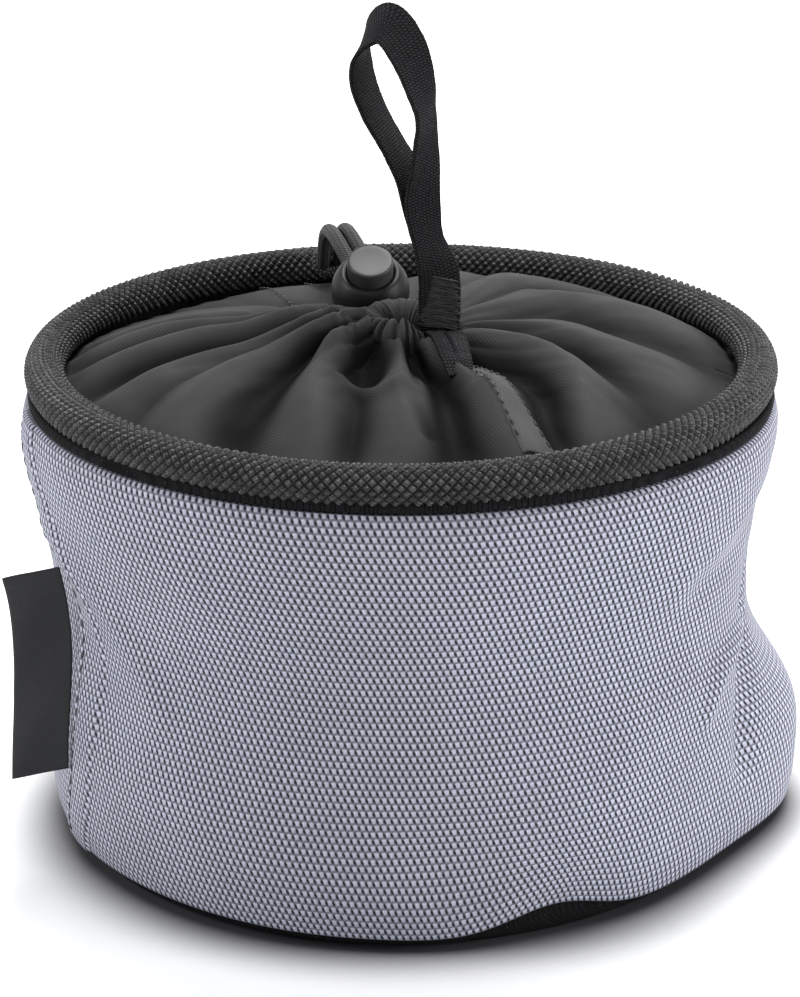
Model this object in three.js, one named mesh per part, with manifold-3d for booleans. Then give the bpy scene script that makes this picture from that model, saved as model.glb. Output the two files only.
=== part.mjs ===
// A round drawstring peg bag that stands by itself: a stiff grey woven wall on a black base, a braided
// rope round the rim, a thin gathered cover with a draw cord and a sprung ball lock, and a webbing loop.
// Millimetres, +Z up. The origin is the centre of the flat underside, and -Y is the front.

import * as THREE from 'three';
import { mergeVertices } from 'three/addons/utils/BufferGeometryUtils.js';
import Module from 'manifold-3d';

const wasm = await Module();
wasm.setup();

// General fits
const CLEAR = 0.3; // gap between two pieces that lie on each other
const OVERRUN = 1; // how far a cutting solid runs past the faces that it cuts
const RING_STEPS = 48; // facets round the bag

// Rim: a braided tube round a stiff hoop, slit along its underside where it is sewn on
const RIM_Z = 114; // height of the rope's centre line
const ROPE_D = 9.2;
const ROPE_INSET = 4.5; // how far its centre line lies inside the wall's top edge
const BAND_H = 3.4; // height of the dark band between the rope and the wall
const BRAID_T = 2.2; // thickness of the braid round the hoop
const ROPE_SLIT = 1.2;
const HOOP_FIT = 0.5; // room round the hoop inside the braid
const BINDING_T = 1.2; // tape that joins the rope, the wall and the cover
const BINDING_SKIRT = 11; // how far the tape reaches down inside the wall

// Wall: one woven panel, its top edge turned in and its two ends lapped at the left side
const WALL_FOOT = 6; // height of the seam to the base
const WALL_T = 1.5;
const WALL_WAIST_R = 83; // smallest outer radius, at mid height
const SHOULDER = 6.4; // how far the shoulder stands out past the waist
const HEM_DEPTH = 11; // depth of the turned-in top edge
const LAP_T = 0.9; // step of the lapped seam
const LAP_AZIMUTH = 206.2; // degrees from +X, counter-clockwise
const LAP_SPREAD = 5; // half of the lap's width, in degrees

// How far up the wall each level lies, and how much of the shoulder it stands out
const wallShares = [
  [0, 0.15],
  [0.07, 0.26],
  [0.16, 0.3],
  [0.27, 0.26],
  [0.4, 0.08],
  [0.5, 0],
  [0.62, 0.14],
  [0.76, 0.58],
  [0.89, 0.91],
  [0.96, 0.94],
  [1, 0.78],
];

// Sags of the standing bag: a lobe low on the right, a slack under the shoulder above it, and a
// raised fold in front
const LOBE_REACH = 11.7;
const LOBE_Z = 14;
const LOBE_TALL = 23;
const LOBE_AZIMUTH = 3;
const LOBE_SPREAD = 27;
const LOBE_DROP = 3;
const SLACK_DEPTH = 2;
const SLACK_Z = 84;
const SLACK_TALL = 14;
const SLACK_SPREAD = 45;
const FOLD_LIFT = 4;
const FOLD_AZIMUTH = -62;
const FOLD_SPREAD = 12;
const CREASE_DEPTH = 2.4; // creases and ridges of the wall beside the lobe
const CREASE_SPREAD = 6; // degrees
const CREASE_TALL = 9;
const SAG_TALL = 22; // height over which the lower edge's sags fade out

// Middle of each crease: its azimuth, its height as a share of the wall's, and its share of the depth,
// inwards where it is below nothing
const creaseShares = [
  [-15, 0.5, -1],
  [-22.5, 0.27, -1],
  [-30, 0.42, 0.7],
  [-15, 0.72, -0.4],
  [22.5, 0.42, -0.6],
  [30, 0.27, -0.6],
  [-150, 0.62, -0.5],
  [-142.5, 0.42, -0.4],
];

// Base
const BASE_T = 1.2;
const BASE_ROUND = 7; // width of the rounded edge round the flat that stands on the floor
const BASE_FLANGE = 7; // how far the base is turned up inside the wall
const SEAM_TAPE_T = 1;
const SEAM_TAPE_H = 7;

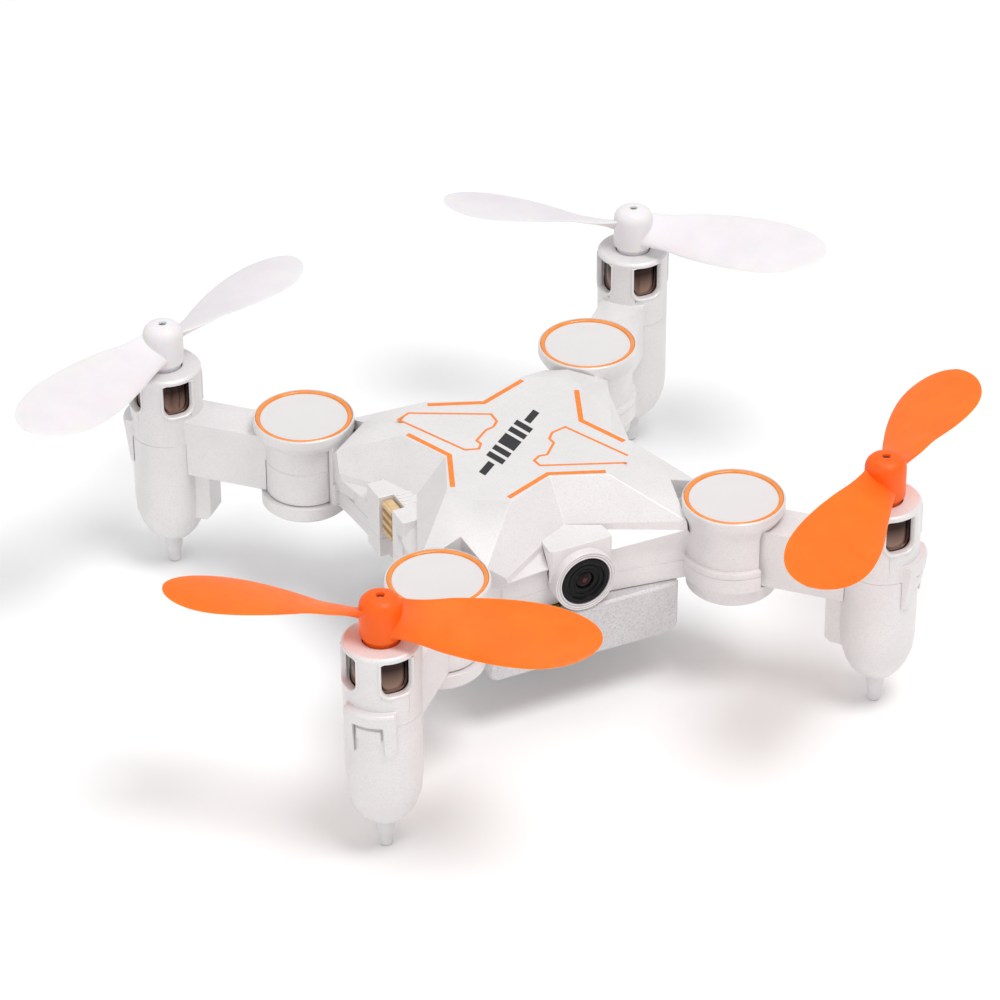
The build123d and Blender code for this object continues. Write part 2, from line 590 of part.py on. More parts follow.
____
▶ [Task prompt]
Looking at the material above, please copy exactly every line from its first line through the line containing "const BINDING_SKIRT = 11;", with both ends included and nothing else.

▶ [Worked answer]
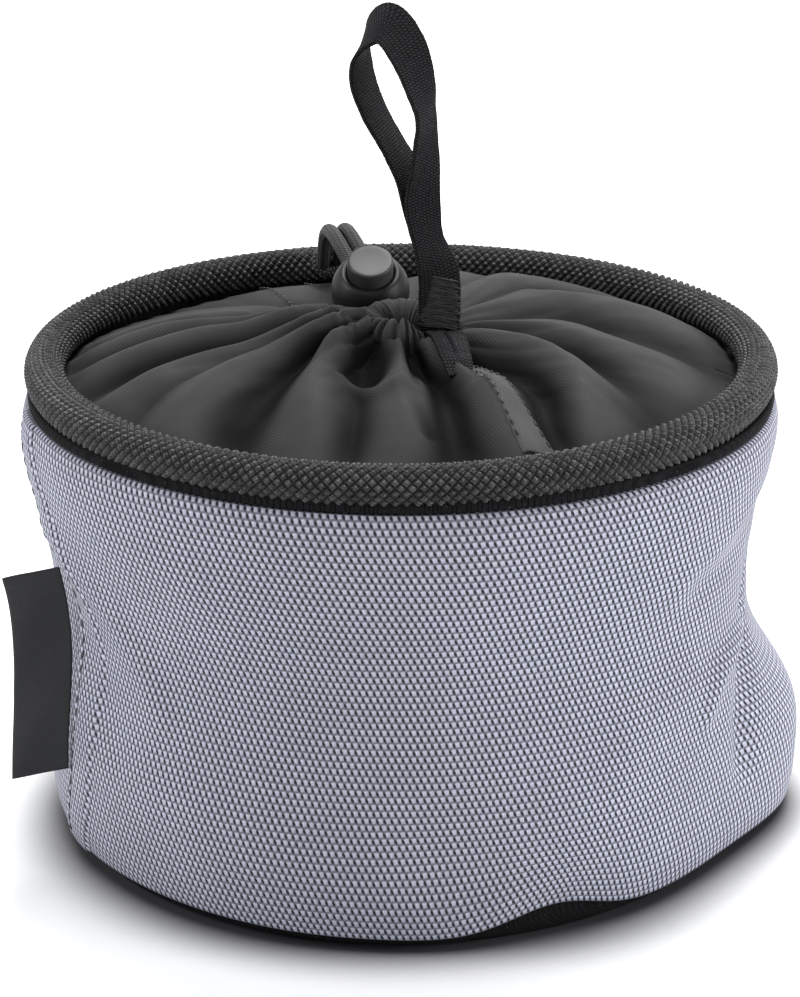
Model this object in three.js, one named mesh per part, with manifold-3d for booleans. Then give the bpy scene script that makes this picture from that model, saved as model.glb. Output the two files only.
=== part.mjs ===
// A round drawstring peg bag that stands by itself: a stiff grey woven wall on a black base, a braided
// rope round the rim, a thin gathered cover with a draw cord and a sprung ball lock, and a webbing loop.
// Millimetres, +Z up. The origin is the centre of the flat underside, and -Y is the front.

import * as THREE from 'three';
import { mergeVertices } from 'three/addons/utils/BufferGeometryUtils.js';
import Module from 'manifold-3d';

const wasm = await Module();
wasm.setup();

// General fits
const CLEAR = 0.3; // gap between two pieces that lie on each other
const OVERRUN = 1; // how far a cutting solid runs past the faces that it cuts
const RING_STEPS = 48; // facets round the bag

// Rim: a braided tube round a stiff hoop, slit along its underside where it is sewn on
const RIM_Z = 114; // height of the rope's centre line
const ROPE_D = 9.2;
const ROPE_INSET = 4.5; // how far its centre line lies inside the wall's top edge
const BAND_H = 3.4; // height of the dark band between the rope and the wall
const BRAID_T = 2.2; // thickness of the braid round the hoop
const ROPE_SLIT = 1.2;
const HOOP_FIT = 0.5; // room round the hoop inside the braid
const BINDING_T = 1.2; // tape that joins the rope, the wall and the cover
const BINDING_SKIRT = 11; // how far the tape reaches down inside the wall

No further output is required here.